[start of Data]

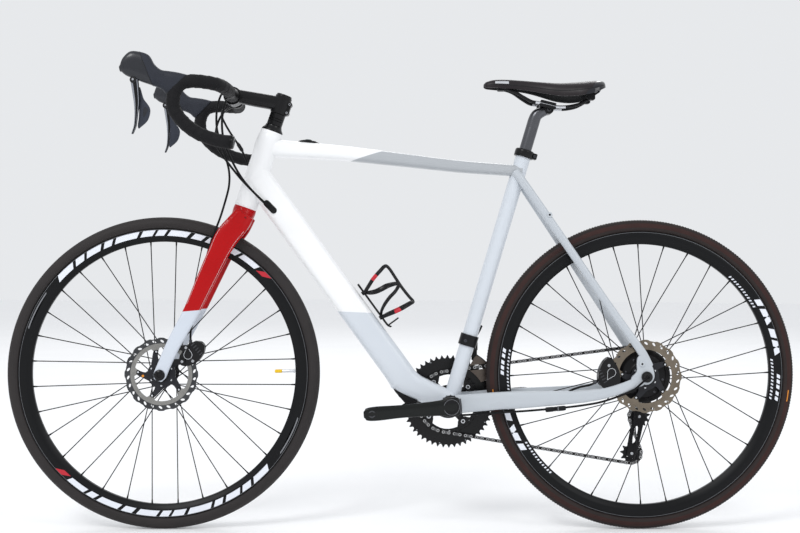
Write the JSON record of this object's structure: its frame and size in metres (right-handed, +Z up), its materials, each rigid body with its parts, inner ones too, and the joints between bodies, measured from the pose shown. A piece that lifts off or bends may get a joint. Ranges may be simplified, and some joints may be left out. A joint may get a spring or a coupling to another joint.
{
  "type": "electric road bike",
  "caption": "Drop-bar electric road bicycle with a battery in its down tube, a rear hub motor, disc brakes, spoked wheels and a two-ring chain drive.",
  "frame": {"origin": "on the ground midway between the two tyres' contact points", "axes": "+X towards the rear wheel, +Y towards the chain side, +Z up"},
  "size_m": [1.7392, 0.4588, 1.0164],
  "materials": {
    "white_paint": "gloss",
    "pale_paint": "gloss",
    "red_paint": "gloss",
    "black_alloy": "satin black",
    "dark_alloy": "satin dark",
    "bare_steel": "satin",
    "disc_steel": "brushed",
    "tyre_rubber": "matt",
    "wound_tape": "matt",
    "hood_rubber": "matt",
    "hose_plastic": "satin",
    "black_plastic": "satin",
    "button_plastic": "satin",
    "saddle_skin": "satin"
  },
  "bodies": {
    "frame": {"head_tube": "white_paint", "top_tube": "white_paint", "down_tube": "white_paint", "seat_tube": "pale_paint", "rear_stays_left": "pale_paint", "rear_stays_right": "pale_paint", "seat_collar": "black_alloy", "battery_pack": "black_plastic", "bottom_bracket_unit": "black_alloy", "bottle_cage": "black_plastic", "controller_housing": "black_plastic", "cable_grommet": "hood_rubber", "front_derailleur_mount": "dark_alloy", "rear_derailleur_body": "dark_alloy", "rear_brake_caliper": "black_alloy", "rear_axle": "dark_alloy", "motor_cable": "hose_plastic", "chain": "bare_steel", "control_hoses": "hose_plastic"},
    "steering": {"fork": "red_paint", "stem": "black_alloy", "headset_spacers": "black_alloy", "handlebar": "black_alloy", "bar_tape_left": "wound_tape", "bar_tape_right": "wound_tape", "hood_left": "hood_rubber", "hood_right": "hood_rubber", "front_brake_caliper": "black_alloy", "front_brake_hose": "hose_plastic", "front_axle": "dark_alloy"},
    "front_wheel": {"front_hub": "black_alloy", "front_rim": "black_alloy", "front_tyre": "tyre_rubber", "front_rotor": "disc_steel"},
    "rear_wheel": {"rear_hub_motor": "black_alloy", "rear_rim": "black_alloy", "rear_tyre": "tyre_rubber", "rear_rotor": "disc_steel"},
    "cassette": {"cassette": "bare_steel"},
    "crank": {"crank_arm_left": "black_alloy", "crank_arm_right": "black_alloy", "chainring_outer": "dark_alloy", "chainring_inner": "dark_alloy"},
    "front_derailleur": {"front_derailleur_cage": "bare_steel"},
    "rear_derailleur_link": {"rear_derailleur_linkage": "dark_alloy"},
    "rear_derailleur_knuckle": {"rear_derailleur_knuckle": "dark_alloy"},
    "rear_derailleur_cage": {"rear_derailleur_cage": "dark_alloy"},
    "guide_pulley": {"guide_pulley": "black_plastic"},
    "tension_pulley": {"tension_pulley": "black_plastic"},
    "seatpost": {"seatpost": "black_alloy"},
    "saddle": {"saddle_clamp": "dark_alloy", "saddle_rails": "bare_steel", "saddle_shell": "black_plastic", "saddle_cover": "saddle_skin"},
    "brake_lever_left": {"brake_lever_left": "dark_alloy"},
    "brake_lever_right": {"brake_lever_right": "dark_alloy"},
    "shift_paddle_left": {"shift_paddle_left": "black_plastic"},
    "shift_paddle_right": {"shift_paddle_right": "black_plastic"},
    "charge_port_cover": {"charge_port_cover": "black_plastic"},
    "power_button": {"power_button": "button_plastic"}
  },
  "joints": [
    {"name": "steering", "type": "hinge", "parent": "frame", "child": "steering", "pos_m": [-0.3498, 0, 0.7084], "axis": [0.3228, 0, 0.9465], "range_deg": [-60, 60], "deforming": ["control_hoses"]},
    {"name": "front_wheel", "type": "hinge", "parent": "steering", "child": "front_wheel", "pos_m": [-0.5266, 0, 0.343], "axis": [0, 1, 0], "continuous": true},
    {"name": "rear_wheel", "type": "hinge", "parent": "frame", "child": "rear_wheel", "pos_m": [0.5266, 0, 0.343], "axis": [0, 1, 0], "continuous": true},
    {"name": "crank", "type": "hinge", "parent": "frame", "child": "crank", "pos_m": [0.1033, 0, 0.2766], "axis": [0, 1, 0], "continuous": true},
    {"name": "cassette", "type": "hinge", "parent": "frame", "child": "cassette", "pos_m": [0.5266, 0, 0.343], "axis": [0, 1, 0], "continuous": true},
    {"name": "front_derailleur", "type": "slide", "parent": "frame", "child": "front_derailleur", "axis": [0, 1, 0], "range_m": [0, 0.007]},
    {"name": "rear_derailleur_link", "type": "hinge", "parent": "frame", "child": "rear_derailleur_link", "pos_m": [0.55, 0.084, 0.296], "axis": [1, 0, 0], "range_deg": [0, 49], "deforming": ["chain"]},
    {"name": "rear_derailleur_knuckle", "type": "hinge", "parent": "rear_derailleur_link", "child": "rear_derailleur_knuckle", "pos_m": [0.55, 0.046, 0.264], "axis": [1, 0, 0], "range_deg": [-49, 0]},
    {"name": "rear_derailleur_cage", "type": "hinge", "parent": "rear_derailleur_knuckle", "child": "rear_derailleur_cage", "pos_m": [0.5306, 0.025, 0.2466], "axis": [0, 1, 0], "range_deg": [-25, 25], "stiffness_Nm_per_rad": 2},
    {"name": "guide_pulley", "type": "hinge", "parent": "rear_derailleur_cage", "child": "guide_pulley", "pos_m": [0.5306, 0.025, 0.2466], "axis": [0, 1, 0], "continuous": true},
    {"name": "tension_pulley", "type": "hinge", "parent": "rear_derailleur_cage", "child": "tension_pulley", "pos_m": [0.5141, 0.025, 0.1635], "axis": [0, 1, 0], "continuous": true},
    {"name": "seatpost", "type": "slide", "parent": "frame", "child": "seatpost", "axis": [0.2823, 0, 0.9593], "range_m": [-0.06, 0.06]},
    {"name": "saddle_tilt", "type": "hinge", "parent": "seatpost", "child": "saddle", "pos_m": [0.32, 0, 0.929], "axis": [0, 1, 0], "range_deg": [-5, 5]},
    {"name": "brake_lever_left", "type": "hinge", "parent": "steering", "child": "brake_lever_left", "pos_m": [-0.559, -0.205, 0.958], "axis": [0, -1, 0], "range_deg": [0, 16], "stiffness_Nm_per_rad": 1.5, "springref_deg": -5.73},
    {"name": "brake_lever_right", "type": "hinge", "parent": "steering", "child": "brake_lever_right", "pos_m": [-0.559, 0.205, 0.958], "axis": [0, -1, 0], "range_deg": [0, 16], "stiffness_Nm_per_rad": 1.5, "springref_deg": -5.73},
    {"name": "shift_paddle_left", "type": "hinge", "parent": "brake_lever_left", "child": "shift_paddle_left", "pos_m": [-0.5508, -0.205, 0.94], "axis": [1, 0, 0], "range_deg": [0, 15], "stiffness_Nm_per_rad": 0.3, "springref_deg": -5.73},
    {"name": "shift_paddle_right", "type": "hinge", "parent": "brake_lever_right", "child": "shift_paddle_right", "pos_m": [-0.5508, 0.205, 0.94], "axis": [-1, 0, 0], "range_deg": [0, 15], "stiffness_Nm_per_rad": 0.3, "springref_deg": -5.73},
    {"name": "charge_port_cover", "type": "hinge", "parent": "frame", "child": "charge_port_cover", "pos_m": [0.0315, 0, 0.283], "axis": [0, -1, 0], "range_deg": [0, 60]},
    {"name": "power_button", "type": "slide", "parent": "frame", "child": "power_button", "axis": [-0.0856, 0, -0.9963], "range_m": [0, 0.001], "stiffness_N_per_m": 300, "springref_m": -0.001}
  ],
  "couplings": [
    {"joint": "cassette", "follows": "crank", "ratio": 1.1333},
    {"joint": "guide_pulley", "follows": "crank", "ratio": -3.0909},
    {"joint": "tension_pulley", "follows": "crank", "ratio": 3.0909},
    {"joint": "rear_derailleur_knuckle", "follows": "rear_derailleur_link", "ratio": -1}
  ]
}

[end of Data]
[start of Data]

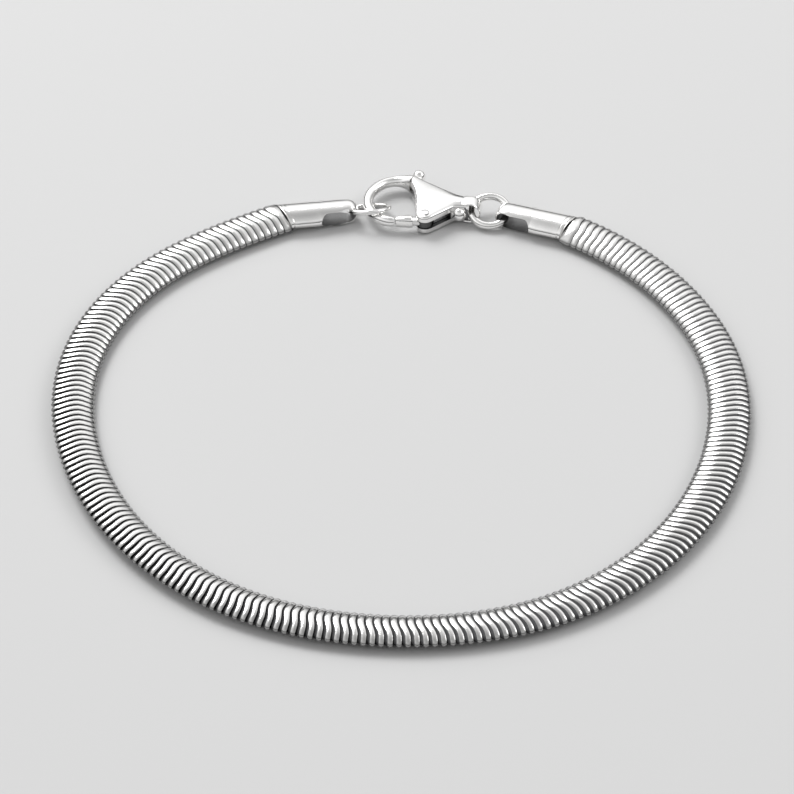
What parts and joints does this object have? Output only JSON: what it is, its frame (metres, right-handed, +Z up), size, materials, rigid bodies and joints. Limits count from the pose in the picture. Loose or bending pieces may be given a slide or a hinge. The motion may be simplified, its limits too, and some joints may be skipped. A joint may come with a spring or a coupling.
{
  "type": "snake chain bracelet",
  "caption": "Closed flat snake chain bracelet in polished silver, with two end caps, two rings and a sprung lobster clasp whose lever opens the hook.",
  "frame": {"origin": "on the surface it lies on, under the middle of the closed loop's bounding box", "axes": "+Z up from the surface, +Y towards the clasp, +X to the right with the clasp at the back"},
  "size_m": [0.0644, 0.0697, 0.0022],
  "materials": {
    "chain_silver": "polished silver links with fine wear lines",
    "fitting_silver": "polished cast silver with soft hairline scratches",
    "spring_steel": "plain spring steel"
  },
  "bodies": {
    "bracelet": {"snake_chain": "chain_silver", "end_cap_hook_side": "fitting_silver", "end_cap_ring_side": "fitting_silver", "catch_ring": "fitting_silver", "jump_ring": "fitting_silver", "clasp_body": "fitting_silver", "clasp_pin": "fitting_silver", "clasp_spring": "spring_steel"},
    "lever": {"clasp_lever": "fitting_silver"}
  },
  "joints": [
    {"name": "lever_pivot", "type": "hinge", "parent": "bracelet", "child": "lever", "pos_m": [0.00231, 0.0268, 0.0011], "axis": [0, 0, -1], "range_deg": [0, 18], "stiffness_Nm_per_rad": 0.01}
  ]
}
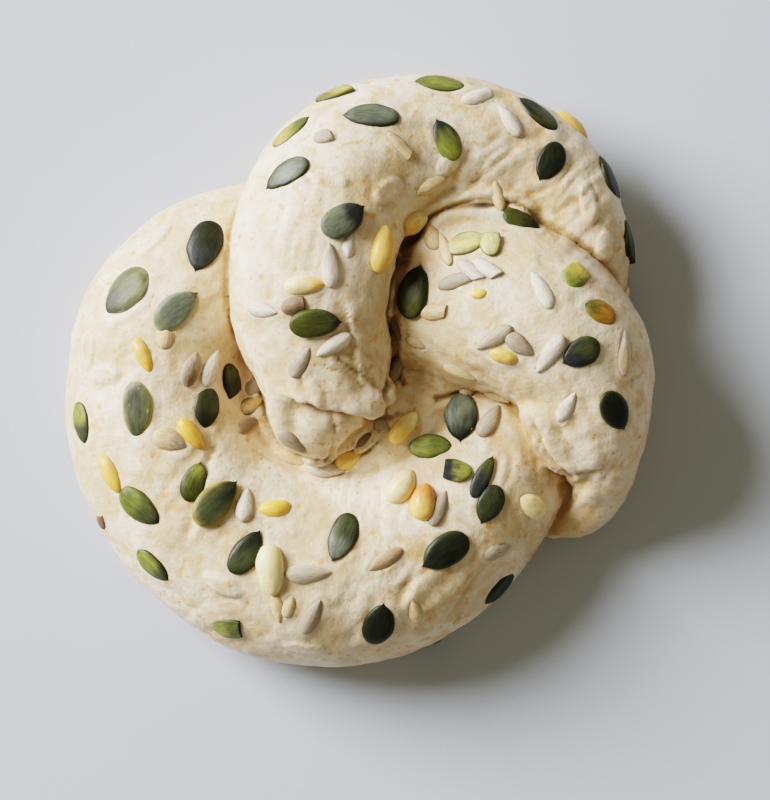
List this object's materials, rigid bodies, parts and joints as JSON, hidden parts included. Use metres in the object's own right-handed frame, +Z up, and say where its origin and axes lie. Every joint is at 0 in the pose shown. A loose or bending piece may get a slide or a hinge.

[end of Data]
[start of Data]

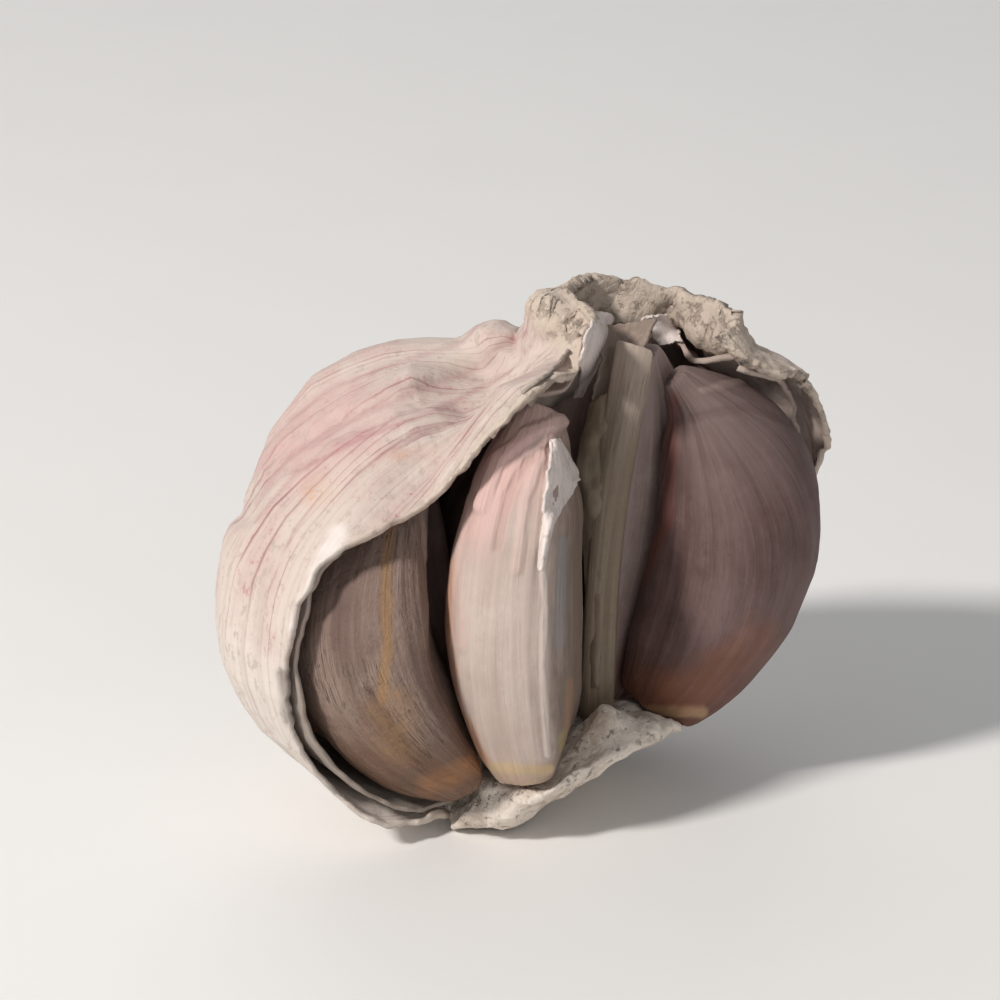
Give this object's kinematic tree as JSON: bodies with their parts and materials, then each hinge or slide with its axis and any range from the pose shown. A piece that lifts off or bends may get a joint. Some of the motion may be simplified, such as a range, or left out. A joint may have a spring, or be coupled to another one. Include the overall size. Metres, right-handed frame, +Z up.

[end of Data]

Go through the entries above and copy every line containing "joints".

Expected answer:
Write the JSON record of this object's structure: its frame and size in metres (right-handed, +Z up), its materials, each rigid body with its parts, inner ones too, and the joints between bodies, measured from the pose shown. A piece that lifts off or bends may get a joint. Ranges may be simplified, and some joints may be left out. A joint may get a spring or a coupling to another joint.
  "joints": [
What parts and joints does this object have? Output only JSON: what it is, its frame (metres, right-handed, +Z up), size, materials, rigid bodies and joints. Limits count from the pose in the picture. Loose or bending pieces may be given a slide or a hinge. The motion may be simplified, its limits too, and some joints may be skipped. A joint may come with a spring or a coupling.
  "joints": [
List this object's materials, rigid bodies, parts and joints as JSON, hidden parts included. Use metres in the object's own right-handed frame, +Z up, and say where its origin and axes lie. Every joint is at 0 in the pose shown. A loose or bending piece may get a slide or a hinge.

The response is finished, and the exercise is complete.